▶ Written problem:
Repeat only the lines from the one containing "wire = Cylinder(WIRE_RADIUS, WIRE_LENGTH, rotation=(0, 90, 0))" through the one containing "obj.parent = empty", exactly as written, both ends included.

▶ Collected material:

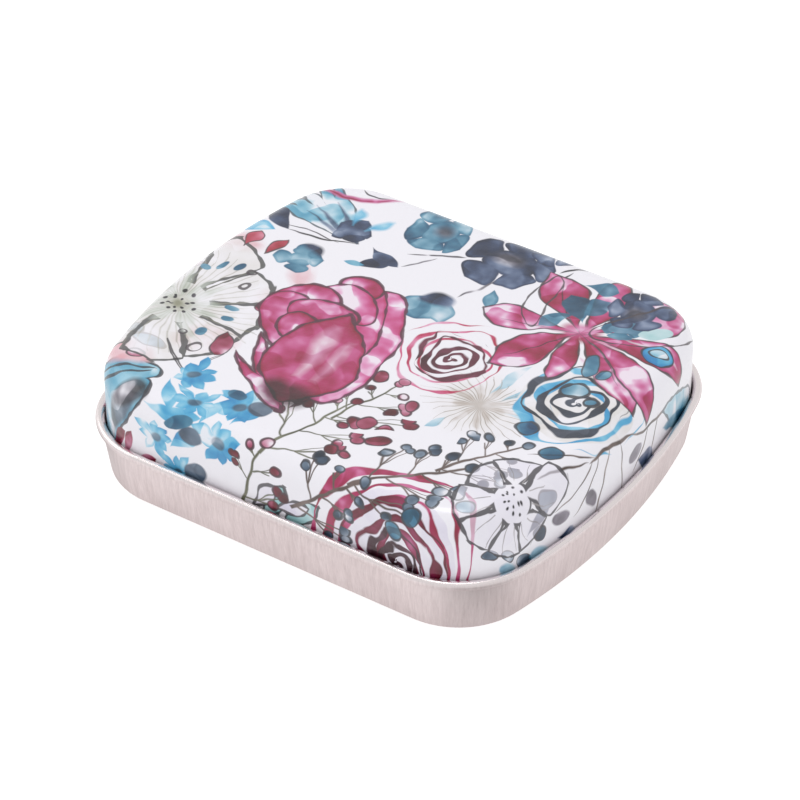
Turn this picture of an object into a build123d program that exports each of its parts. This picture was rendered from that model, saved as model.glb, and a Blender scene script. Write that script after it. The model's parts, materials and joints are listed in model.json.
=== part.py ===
from build123d import *
import os
from math import asin, cos, degrees, radians

# A small flat hinged tin, drawn from tinplate: a base tray with an outward
# rolled rim, a taller lid whose wall drops inside that rim, and a straight
# wire through the rolled rim at the back on which two lid knuckles turn.
# Millimetres. The origin is the centre of the underside. +X runs along the
# long side, -Y is the front, +Y is the hinge side and +Z is up.

# Outline over the rolled rim: straight long sides, bowed short ends.
LENGTH = 62.0
WIDTH = 53.2
CORNER_RADIUS = 10.8
END_RADIUS = 82.7

# Heights
HEIGHT = 15.75
RIM_HEIGHT = 7.2            # centre of the rolled rim
SHEET = 0.2                 # tinplate thickness

# Rolled rim of the base tray
CURL_RADIUS = 0.55          # outside radius of the roll
CURL_SWEEP = 300.0          # the roll stops just short of the wall

# Base tray wall, as mid-sheet insets from the outline
NECK_INSET = 1.0            # upright neck under the roll
NECK_BOTTOM = 4.6           # height where the neck turns into the taper
FOOT_INSET = 1.65           # where the taper would meet the floor
NECK_BEND = 3.0
FOOT_BEND = 0.9
PANEL_INSET = 4.8           # the floor steps up to a shallow raised panel
PANEL_STEP = 0.35
PANEL_SLOPE = 0.6           # run of the step
PANEL_BEND = 0.4

# Lid wall, as mid-sheet insets from the outline
LID_INSET = 1.37
SHOULDER_RADIUS = 2.9       # outside radius of the lid's shoulder
SKIRT_DEPTH = 2.2           # skirt below the rim centre
HEM_GAP = 0.2               # space inside the folded hem
HEM_RISE = 1.0
LID_TOP_INSET = 7.0         # where the swept ring meets the flat top plate

# Hinge
WIRE_RADIUS = 0.32
WIRE_LENGTH = 33.0
KNUCKLE_START = 8.0         # distance of a knuckle's inner end from the middle
KNUCKLE_END = 14.0
KNUCKLE_SWEEP = 300.0
KNUCKLE_SIDE_GAP = 0.2
NOTCH_DEPTH = 0.8           # base wall notch below the rim centre
NOTCH_REACH = 2.2           # the notch is cut this far across the rim
WINDOW_REACH = 5.4          # the lid's window is cut this far across its wall
TAB_TOP = 1.5               # tab leaves the lid wall, above the rim centre
TAB_FOOT = 0.45             # tab reaches the knuckle line, above the rim centre
TAB_OVERLAP = 0.6           # tab runs up on the lid wall it grew from

# Derived values
half_length = LENGTH / 2
half_width = WIDTH / 2
corner_y = half_width - CORNER_RADIUS
end_centre_x = half_length - END_RADIUS
end_reach = END_RADIUS - CORNER_RADIUS
end_sweep = degrees(asin(corner_y / end_reach))
corner_sweep = 90.0 - end_sweep
corner_x = end_centre_x + end_reach * cos(radians(end_sweep))
half_sheet = SHEET / 2
curl_mid = CURL_RADIUS - half_sheet
hinge_y = half_width - CURL_RADIUS
up = (0, 0, 1)


def sheet(*lines):
    """A strip of sheet in the YZ plane, one sheet thick about a mid-line."""
    return Plane.YZ * trace(Curve() + lines, line_width=SHEET)


def ring(profile):
    """Sweep a strip, drawn at the middle of the front, once round the outline."""
    corner_axis = Axis((corner_x, -corner_y, 0), up)
    end_axis = Axis((end_centre_x, 0, 0), up)
    at_corner = Pos(corner_x, 0, 0) * profile
    at_end = at_corner.rotate(corner_axis, corner_sweep)
    side = extrude(profile, amount=corner_x, dir=(1, 0, 0))
    corner = revolve(at_corner, axis=corner_axis, revolution_arc=corner_sweep)
    end = revolve(at_end, axis=end_axis, revolution_arc=end_sweep)
    quarter = side + corner + end
    half = quarter + mirror(quarter, about=Plane.YZ)
    return half + mirror(half, about=Plane.XZ)


def outline_plate(inset, bottom):
    """A sheet-thick plate that fills the outline drawn in by an inset."""
    corner_reach = CORNER_RADIUS - inset
    end_radius = END_RADIUS - inset
    side_y = -half_width + inset
    side = Line((0, side_y), (corner_x, side_y))
    corner = CenterArc((corner_x, -corner_y), corner_reach, -90, corner_sweep)
    end = CenterArc((end_centre_x, 0), end_radius, -end_sweep, end_sweep)
    close_y = Line(end @ 1, (0, 0))
    close_x = Line((0, 0), (0, side_y))
    quarter = make_face(Curve() + [side, corner, end, close_y, close_x])
    plate = extrude(Pos(0, 0, bottom) * quarter, amount=SHEET)
    half = plate + mirror(plate, about=Plane.YZ)
    return half + mirror(half, about=Plane.XZ)


def knuckle_spans(gap):
    """Boxes over both knuckle stations, wider than the knuckles by a gap."""
    width = KNUCKLE_END - KNUCKLE_START + 2 * gap
    middle = (KNUCKLE_START + KNUCKLE_END) / 2
    return [(middle, width), (-middle, width)]


def base_tray():
    """Tray with a rolled rim, an upright neck, a tapered wall and a raised floor."""
    curl_centre = (-half_width + CURL_RADIUS, RIM_HEIGHT)
    curl = CenterArc(curl_centre, curl_mid, 0, CURL_SWEEP)
    step_end = PANEL_INSET + PANEL_SLOPE
    panel_height = half_sheet + PANEL_STEP
    wall = FilletPolyline(
        (-half_width + NECK_INSET, RIM_HEIGHT),
        (-half_width + NECK_INSET, NECK_BOTTOM),
        (-half_width + FOOT_INSET, half_sheet),
        (-half_width + PANEL_INSET, half_sheet),
        (-half_width + step_end, panel_height),
        (-half_width + LID_TOP_INSET, panel_height),
        radius=(NECK_BEND, FOOT_BEND, PANEL_BEND, PANEL_BEND),
    )
    tray = ring(sheet(curl, wall)) + outline_plate(LID_TOP_INSET, PANEL_STEP)
    notch_bottom = RIM_HEIGHT - NOTCH_DEPTH
    notch_height = NOTCH_DEPTH + 2 * CURL_RADIUS
    for middle, width in knuckle_spans(KNUCKLE_SIDE_GAP):
        notch = Box(width, NOTCH_REACH, notch_height)
        tray -= Pos(middle, hinge_y, notch_bottom + notch_height / 2) * notch
    return tray


def hinge_tab(middle, width):
    """A lid tab that steps out from the lid wall and rolls round the wire."""
    wall_y = half_width - LID_INSET
    tab_y = hinge_y - curl_mid
    top = RIM_HEIGHT + TAB_TOP
    foot = RIM_HEIGHT + TAB_FOOT
    tab = Polyline(
        (wall_y, top + TAB_OVERLAP),
        (wall_y, top),
        (tab_y, foot),
        (tab_y, RIM_HEIGHT),
    )
    roll = CenterArc((hinge_y, RIM_HEIGHT), curl_mid, 180, KNUCKLE_SWEEP)
    strip = Pos(middle - width / 2, 0, 0) * sheet(tab, roll)
    return extrude(strip, amount=width, dir=(1, 0, 0))


def lid_shell():
    """Lid with a rounded shoulder, an upright wall and a hemmed skirt."""
    wall = -half_width + LID_INSET
    skirt_bottom = RIM_HEIGHT - SKIRT_DEPTH
    hem_mid = (HEM_GAP + SHEET) / 2
    hem_centre = (wall + hem_mid, skirt_bottom + hem_mid + half_sheet)
    plate_mid = HEIGHT - half_sheet
    cover = FilletPolyline(
        (-half_width + LID_TOP_INSET, plate_mid),
        (wall, plate_mid),
        (wall, hem_centre[1]),
        radius=SHOULDER_RADIUS - half_sheet,
    )
    fold = CenterArc(hem_centre, hem_mid, 180, 180)
    rise = Line(fold @ 1, fold @ 1 + Vector(0, HEM_RISE))
    lid = ring(sheet(cover, fold, rise)) + outline_plate(LID_TOP_INSET, HEIGHT - SHEET)
    window_top = RIM_HEIGHT + TAB_TOP
    window_height = window_top - skirt_bottom + SHEET
    for middle, width in knuckle_spans(KNUCKLE_SIDE_GAP):
        window = Box(width, WINDOW_REACH, window_height)
        lid -= Pos(middle, half_width - LID_INSET, window_top - window_height / 2) * window
    for middle, width in knuckle_spans(0):
        lid += hinge_tab(middle, width)
    return lid


def hinge_wire():
    """Straight wire through the rolled rim at the back and both knuckles."""
    wire = Cylinder(WIRE_RADIUS, WIRE_LENGTH, rotation=(0, 90, 0))
    return Pos(0, hinge_y, RIM_HEIGHT) * wire


os.makedirs("parts", exist_ok=True)
for make in (base_tray, lid_shell, hinge_wire):
    export_step(make(), f"parts/{make.__name__}.step")
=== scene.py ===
import json
import math
from collections import namedtuple
from functools import partialmethod

import bmesh
import bpy
import numpy as np
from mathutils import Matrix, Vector


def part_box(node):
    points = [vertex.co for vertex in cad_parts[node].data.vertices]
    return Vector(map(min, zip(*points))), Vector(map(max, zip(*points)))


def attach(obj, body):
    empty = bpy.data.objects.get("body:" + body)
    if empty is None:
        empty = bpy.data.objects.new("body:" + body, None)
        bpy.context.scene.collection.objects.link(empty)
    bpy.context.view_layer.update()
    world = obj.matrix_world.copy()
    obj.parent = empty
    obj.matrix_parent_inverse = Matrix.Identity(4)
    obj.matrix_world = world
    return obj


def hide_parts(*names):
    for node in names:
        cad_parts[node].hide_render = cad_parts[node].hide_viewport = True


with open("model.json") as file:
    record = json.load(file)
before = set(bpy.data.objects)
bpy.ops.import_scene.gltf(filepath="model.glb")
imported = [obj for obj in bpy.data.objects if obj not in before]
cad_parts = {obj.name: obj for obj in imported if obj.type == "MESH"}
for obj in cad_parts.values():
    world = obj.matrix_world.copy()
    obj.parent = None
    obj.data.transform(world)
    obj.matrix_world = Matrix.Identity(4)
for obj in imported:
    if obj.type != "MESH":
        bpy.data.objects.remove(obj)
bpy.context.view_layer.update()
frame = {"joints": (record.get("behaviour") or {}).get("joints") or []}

# ---------------------------------------------------------------- dimensions
# Lengths are in millimetres until a mesh is made, and then in metres.
MM = 0.001
half_length, half_width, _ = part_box("base_tray")[1] / MM
lid_top = (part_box("lid_shell")[1] / MM).z
wire_low, wire_high = (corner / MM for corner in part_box("hinge_wire"))
_, hinge_y, rim_z = (value / MM for value in frame["joints"][0]["pos_m"])
curl_radius = half_width - hinge_y
wire_radius = (wire_high.z - wire_low.z) / 2

CORNER_RADIUS = 10.8
END_RADIUS = 82.7
SHEET = 0.2
HALF_SHEET = SHEET / 2
PLATE_INSET = 7.0           # where a swept wall meets its flat plate

NECK_INSET = 1.0
NECK_BOTTOM = 4.6
FOOT_INSET = 1.65
PANEL_INSET = 4.8
PANEL_SLOPE = 0.6
PANEL_STEP = 0.35
CURL_SWEEP = 300.0
TRAY_BENDS = (0.4, 0.4, 0.9, 3.0)

LID_INSET = 1.37
SHOULDER_RADIUS = 2.9
SKIRT_DEPTH = 2.2
HEM_RADIUS = 0.2
HEM_RISE = 1.0

KNUCKLE_START = 8.0
KNUCKLE_END = 14.0
KNUCKLE_GAP = 0.2
NOTCH_DEPTH = 0.8
TAB_TOP = 1.5
TAB_FOOT = 0.45
TAB_BENDS = (0.15, 0.3)
WIRE_CHAMFER = 0.08

CORNER_STEPS = 32
END_STEPS = 14
CURL_STEPS = 30
HEM_STEPS = 12
SHOULDER_STEPS = 18
WIRE_SIDES = 32
LONGEST_STEP = 0.7          # between the rows of quads on a wall
LONGEST_NECK_STEP = 0.4
SHARP_EDGE = math.radians(40)

corner_y = half_width - CORNER_RADIUS
end_centre_x = half_length - END_RADIUS
end_reach = END_RADIUS - CORNER_RADIUS
end_sweep = math.asin(corner_y / end_reach)
corner_sweep = math.pi / 2 - end_sweep
corner_x = end_centre_x + end_reach * math.cos(end_sweep)
curl_mid = curl_radius - HALF_SHEET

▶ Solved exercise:
    wire = Cylinder(WIRE_RADIUS, WIRE_LENGTH, rotation=(0, 90, 0))
    return Pos(0, hinge_y, RIM_HEIGHT) * wire


os.makedirs("parts", exist_ok=True)
for make in (base_tray, lid_shell, hinge_wire):
    export_step(make(), f"parts/{make.__name__}.step")
=== scene.py ===
import json
import math
from collections import namedtuple
from functools import partialmethod

import bmesh
import bpy
import numpy as np
from mathutils import Matrix, Vector


def part_box(node):
    points = [vertex.co for vertex in cad_parts[node].data.vertices]
    return Vector(map(min, zip(*points))), Vector(map(max, zip(*points)))


def attach(obj, body):
    empty = bpy.data.objects.get("body:" + body)
    if empty is None:
        empty = bpy.data.objects.new("body:" + body, None)
        bpy.context.scene.collection.objects.link(empty)
    bpy.context.view_layer.update()
    world = obj.matrix_world.copy()
    obj.parent = empty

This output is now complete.